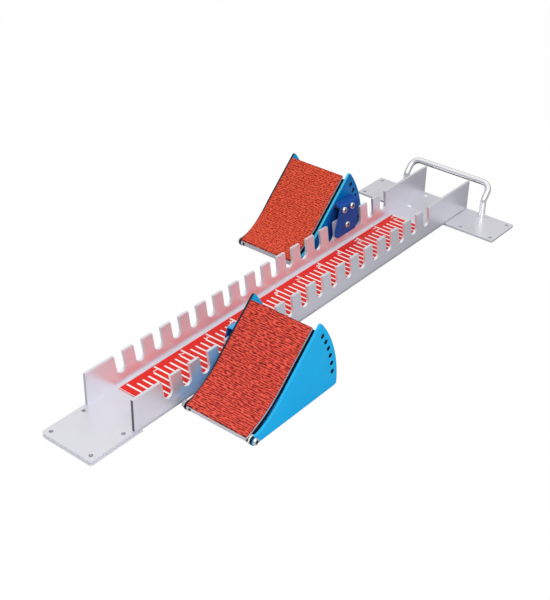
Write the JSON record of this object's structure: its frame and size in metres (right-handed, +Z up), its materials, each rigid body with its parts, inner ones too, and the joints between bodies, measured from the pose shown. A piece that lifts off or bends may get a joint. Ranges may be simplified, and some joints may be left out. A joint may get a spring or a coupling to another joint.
{
  "type": "starting blocks",
  "caption": "Athletics starting blocks: slotted aluminium rail with a printed scale, a carrying handle and two tilting red pedals that hang in its slots.",
  "frame": {"origin": "on the ground, below the middle of the bounding box", "axes": "+X runs rearward along the rail to the carrying handle, +Y to the side of the rear pedal, +Z up"},
  "size_m": [0.879, 0.343, 0.1144],
  "materials": {
    "aluminium": "satin",
    "bright_steel": "bright",
    "black_steel": "satin",
    "blue_enamel": "gloss",
    "navy_enamel": "gloss",
    "dark_enamel": "satin",
    "red_rubber": "coarse grain",
    "scale_vinyl": "printed",
    "nylon": "matte"
  },
  "bodies": {
    "rail": {"rail_channel": "aluminium", "front_foot_plate": "aluminium", "rear_cross_plate": "aluminium", "cross_plate_rivet_1": "bright_steel", "cross_plate_rivet_2": "bright_steel", "cross_plate_rivet_3": "bright_steel", "cross_plate_rivet_4": "bright_steel", "scale_strip": "scale_vinyl", "carrying_handle": "aluminium", "handle_screw_1": "bright_steel", "handle_screw_2": "bright_steel"},
    "near_pedal": {"near_inner_side_plate": "blue_enamel", "near_outer_side_plate": "blue_enamel", "near_base_plate": "blue_enamel", "near_slot_bracket": "navy_enamel", "near_slot_key": "black_steel", "near_bracket_spacer_1": "black_steel", "near_bracket_spacer_2": "black_steel", "near_bracket_screw_1": "bright_steel", "near_bracket_screw_2": "bright_steel", "near_bracket_screw_3": "bright_steel", "near_pivot_bolt": "bright_steel", "near_pivot_nut": "bright_steel", "near_pivot_washer_1": "nylon", "near_pivot_washer_2": "nylon"},
    "near_pad": {"near_pad_pivot_tube": "aluminium", "near_pad_inner_rib": "dark_enamel", "near_pad_outer_rib": "dark_enamel", "near_pad_backing": "aluminium", "near_rubber_pad": "red_rubber"},
    "near_rod": {"near_support_rod": "black_steel"},
    "far_pedal": {"far_inner_side_plate": "blue_enamel", "far_outer_side_plate": "blue_enamel", "far_base_plate": "blue_enamel", "far_slot_bracket": "navy_enamel", "far_slot_key": "black_steel", "far_bracket_spacer_1": "black_steel", "far_bracket_spacer_2": "black_steel", "far_bracket_screw_1": "bright_steel", "far_bracket_screw_2": "bright_steel", "far_bracket_screw_3": "bright_steel", "far_pivot_bolt": "bright_steel", "far_pivot_nut": "bright_steel", "far_pivot_washer_1": "nylon", "far_pivot_washer_2": "nylon"},
    "far_pad": {"far_pad_pivot_tube": "aluminium", "far_pad_inner_rib": "dark_enamel", "far_pad_outer_rib": "dark_enamel", "far_pad_backing": "aluminium", "far_rubber_pad": "red_rubber"},
    "far_rod": {"far_support_rod": "black_steel"}
  },
  "joints": [
    {"name": "near_pedal_lift", "type": "slide", "parent": "rail", "child": "near_pedal", "axis": [-0.1644, 0, 0.9864], "range_m": [0, 0.05]},
    {"name": "near_pad_tilt", "type": "hinge", "parent": "near_pedal", "child": "near_pad", "pos_m": [-0.282, 0, 0.007], "axis": [0, -1, 0], "range_deg": [0, 70]},
    {"name": "near_rod_slide", "type": "slide", "parent": "near_pedal", "child": "near_rod", "axis": [0, -1, 0], "range_m": [0, 0.12]},
    {"name": "far_pedal_lift", "type": "slide", "parent": "rail", "child": "far_pedal", "axis": [-0.1644, 0, 0.9864], "range_m": [0, 0.05]},
    {"name": "far_pad_tilt", "type": "hinge", "parent": "far_pedal", "child": "far_pad", "pos_m": [0.0855, 0, 0.007], "axis": [0, -1, 0], "range_deg": [0, 70]},
    {"name": "far_rod_slide", "type": "slide", "parent": "far_pedal", "child": "far_rod", "axis": [0, 1, 0], "range_m": [0, 0.12]}
  ]
}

● WHAT YOU SHOULD DO
How many lines in the listing contain "that"? Answer with the number alone.

● RIGHT ANSWER
2